I am in the process of migrating data from one database to another.
The data I am migrating is reviews for versions of products.
There are many versions for each review. there are 23K distinct reviews, and 60k versions that have reviews meaning roughly every 3 versions share a review.
In my Java application the host database contains the Versions that have a reviewId that is associated with a review on the review db.
I have a Hashmap<Integer, Integer>, and every time I import a review from the review db I add it to the map using map.put(reviewId, hostId).
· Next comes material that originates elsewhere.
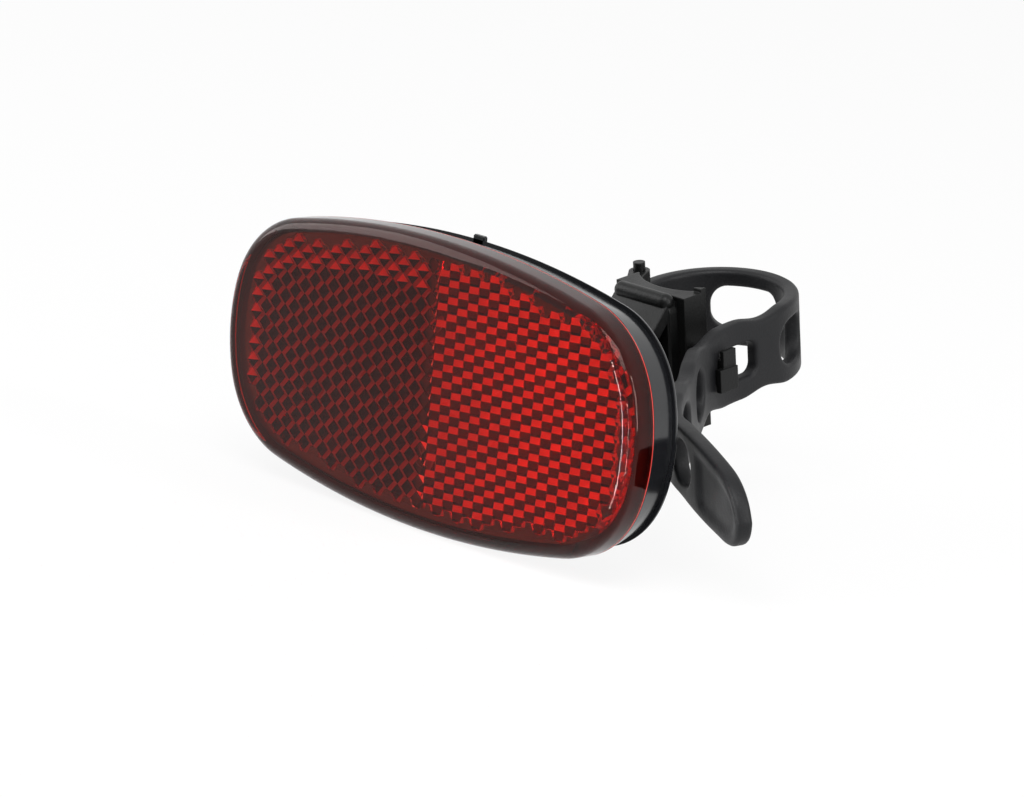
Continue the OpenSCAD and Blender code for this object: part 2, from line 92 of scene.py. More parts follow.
GLOSS_SPREAD = 0.08
ACRYLIC_IOR = 1.49
def new_material(name):
    """A material, its tree, its Principled shader and a function that adds a linked node."""
    mat = bpy.data.materials.new(name)
    mat.use_nodes = True
    tree = mat.node_tree

    def add(kind, inputs=None, **settings):
        node = tree.nodes.new(kind)
        for key, value in settings.items():
            setattr(node, key, value)
        for key, value in (inputs or {}).items():
            if isinstance(value, bpy.types.NodeSocket):
                tree.links.new(value, node.inputs[key])
            else:
                node.inputs[key].default_value = value
        return node

    return mat, tree, tree.nodes["Principled BSDF"], add


def set_inputs(shader, **values):
    for key, value in values.items():
        shader.inputs[key.replace("_", " ")].default_value = value


def moulded(name, colour, rough, grain, bump, round_r, sheen=0.5):
    """Moulded plastic or rubber: a fine grain, slow changes of gloss and softened edges."""
    mat, tree, shader, add = new_material(name)
    coords = add("ShaderNodeTexCoord").outputs["Object"]
    fine = add("ShaderNodeTexNoise", {"Vector": coords, "Scale": grain, "Detail": 3.0})
    slow = add("ShaderNodeTexNoise", {"Vector": coords, "Scale": 90.0, "Detail": 4.0})
    gloss = add("ShaderNodeMapRange", {"Value": slow.outputs["Fac"], "From Min": 0.3,
                                       "From Max": 0.7, "To Min": rough - GLOSS_SPREAD,
                                       "To Max": rough + GLOSS_SPREAD})
    tint = add("ShaderNodeMixRGB", {"Fac": slow.outputs["Fac"],
                                    "Color1": (*[c * 0.8 for c in colour], 1),
                                    "Color2": (*[c * 1.2 for c in colour], 1)})
    skin = add("ShaderNodeBump", {"Height": fine.outputs["Fac"], "Strength": bump,
                                  "Distance": 0.0002})
    if round_r:
        edge = add("ShaderNodeBevel", {"Radius": round_r * MM}, samples=8)
        tree.links.new(edge.outputs["Normal"], skin.inputs["Normal"])
    tree.links.new(gloss.outputs["Result"], shader.inputs["Roughness"])
    tree.links.new(tint.outputs["Color"], shader.inputs["Base Color"])
    tree.links.new(skin.outputs["Normal"], shader.inputs["Normal"])
    set_inputs(shader, IOR=1.5, Specular_IOR_Level=sheen)
    return mat


def clear_red(name, mirror):
    """Clear red acrylic: smooth, refracting, red through its depth. Mirror tints reflections."""
    mat, tree, shader, add = new_material(name)
    set_inputs(shader, IOR=ACRYLIC_IOR, Roughness=0.0)
    shader.inputs["Transmission Weight"].default_value = 1.0
    shader.inputs["Specular Tint"].default_value = (*mirror, 1)
    shader.inputs["Base Color"].default_value = (1.0, 0.25, 0.15, 1)
    depth = add("ShaderNodeVolumeAbsorption", {"Color": (0.93, 0.03, 0.0, 1),
                                               "Density": 150.0})
    tree.links.new(depth.outputs["Volume"], tree.nodes["Material Output"].inputs["Volume"])
    return mat


def steel(name):
    """Zinc-plated steel with fine turning marks."""
    mat, tree, shader, add = new_material(name)
    coords = add("ShaderNodeTexCoord").outputs["Object"]
    marks = add("ShaderNodeTexNoise", {"Vector": coords, "Scale": 1800.0, "Detail": 2.0})
    gloss = add("ShaderNodeMapRange", {"Value": marks.outputs["Fac"], "To Min": 0.22,
                                       "To Max": 0.42})
    tree.links.new(gloss.outputs["Result"], shader.inputs["Roughness"])
    set_inputs(shader, Metallic=1.0)
    shader.inputs["Base Color"].default_value = (0.6, 0.6, 0.58, 1)
    return mat


RED = clear_red("clear_red_acrylic", (1, 1, 1))
# Tinted reflections, which clear acrylic does not have, keep a grey veil off the front
FRONT_RED = clear_red("front_red_acrylic", (0.4, 0.1, 0.07))
EDGE_RED = clear_red("edge_red_acrylic", (0.5, 0.35, 0.33))
# Opaque reds that paint the pattern of the photograph's one view onto some prism facets: painted
# light on some facets and painted shade on others, in place of the light that clear prisms send
# back
PAINTED_LIGHT_RED = moulded("painted_light_prism_red", (0.85, 0.08, 0.045), 0.3, 2600.0, 0.0, 0, 0.1)
PAINTED_SHADE_RED = moulded("painted_shade_prism_red", (0.3, 0.02, 0.012), 0.3, 2600.0, 0.0, 0, 0.1)
# Painted highlight: opaque bright red for the lens's edge at the parting line, where it catches
# light
RIM_PAINTED_HIGHLIGHT = moulded("rim_painted_highlight_red", (0.72, 0.05, 0.035), 0.3, 2600.0, 0.0, 0)
# Painted shade: opaque near-black red for the lens's back and spigot, which lie in shade inside the
# housing
SPIGOT_PAINTED_SHADE = moulded("spigot_painted_shade_red", (0.035, 0.006, 0.005), 0.6, 2600.0, 0.0, 0, 0.1)
HOUSING = moulded("housing_plastic", (0.009, 0.0095, 0.011), 0.2, 2600.0, 0.06, 0, 0.32)
BRACKET = moulded("bracket_plastic", (0.004, 0.0042, 0.0042), 0.4, 2200.0, 0.25, 0.35, 0.22)
RUBBER = moulded("black_rubber", (0.006, 0.0062, 0.0072), 0.5, 3000.0, 0.3, 0, 0.25)
STEEL = steel("zinc_steel")

for node, mat in {"reflector_lens": RED, "rear_housing": HOUSING, "bracket_arm": BRACKET,
                  "foot_screws": STEEL, "post_saddle": BRACKET, "saddle_screw": STEEL,
                  "rubber_strap": RUBBER, "strap_pin": BRACKET}.items():
    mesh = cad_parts[node].data
    mesh.materials.clear()
    mesh.materials.append(mat)

# Reflector outline: a long arc, a corner arc and an end arc in each quarter
FACE_W, FACE_H = 104.0, 50.6
LONG_R, END_R, CORNER_R = 181.0, 31.6, 18.4
LENS_PROUD, LENS_EDGE_R = 5.2, 2.2
RIM_T = 0.15
PAINTED_LIGHT_BAND_W, PAINTED_LIGHT_BAND_LOW = 7.5, -9.0
PLATE_BACK = 3.0 - LENS_PROUD
SPIGOT_L, SPIGOT_INSET, CAVITY_INSET, PRISM_INSET = 1.2, 1.55, 2.55, 2.75
PITCH = 2.9
HOUSING_D, HOUSING_DRAFT, HOUSING_EDGE_R, HOUSING_WALL = 6.9, 1.0, 1.0, 1.5
TOP_C = Vector((0, FACE_H / 2 - LONG_R))
END_C = Vector((FACE_W / 2 - END_R, 0))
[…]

Before I import from the review db I check to see if its in the hashmap if it is I use the already imported review. This starts to get really slow after a while, and I am wondering if perhaps using a temp table is more efficient. Or if there is another way that is more efficient.
Here is the code:
https://gist.github.com/4064373
Thoughts, suggestions?
A MySQL temporary table will in the best case be implemented as a hash map as well. But in contrast to the Java hash map, the implementation will be prepared to handle a larger number of columns. And you have the overhead of communicating with MySQL. So to answer the title of your question, I’d expect a Java HashMap to be more efficient if you’re accessing your data from the application. For correlation of data within the SQL server, things are different.
But as Jon Skeet pointed out in his comment, a simple hash map from integers to integers should not be a serious performance bottleneck for the kind of application you’re describing. So chances are that something else is written in a suboptimal way. I don’t see any obvious problems at first glance, but then, there is a lot of methods you call, and in theory, any one of them might be to blame.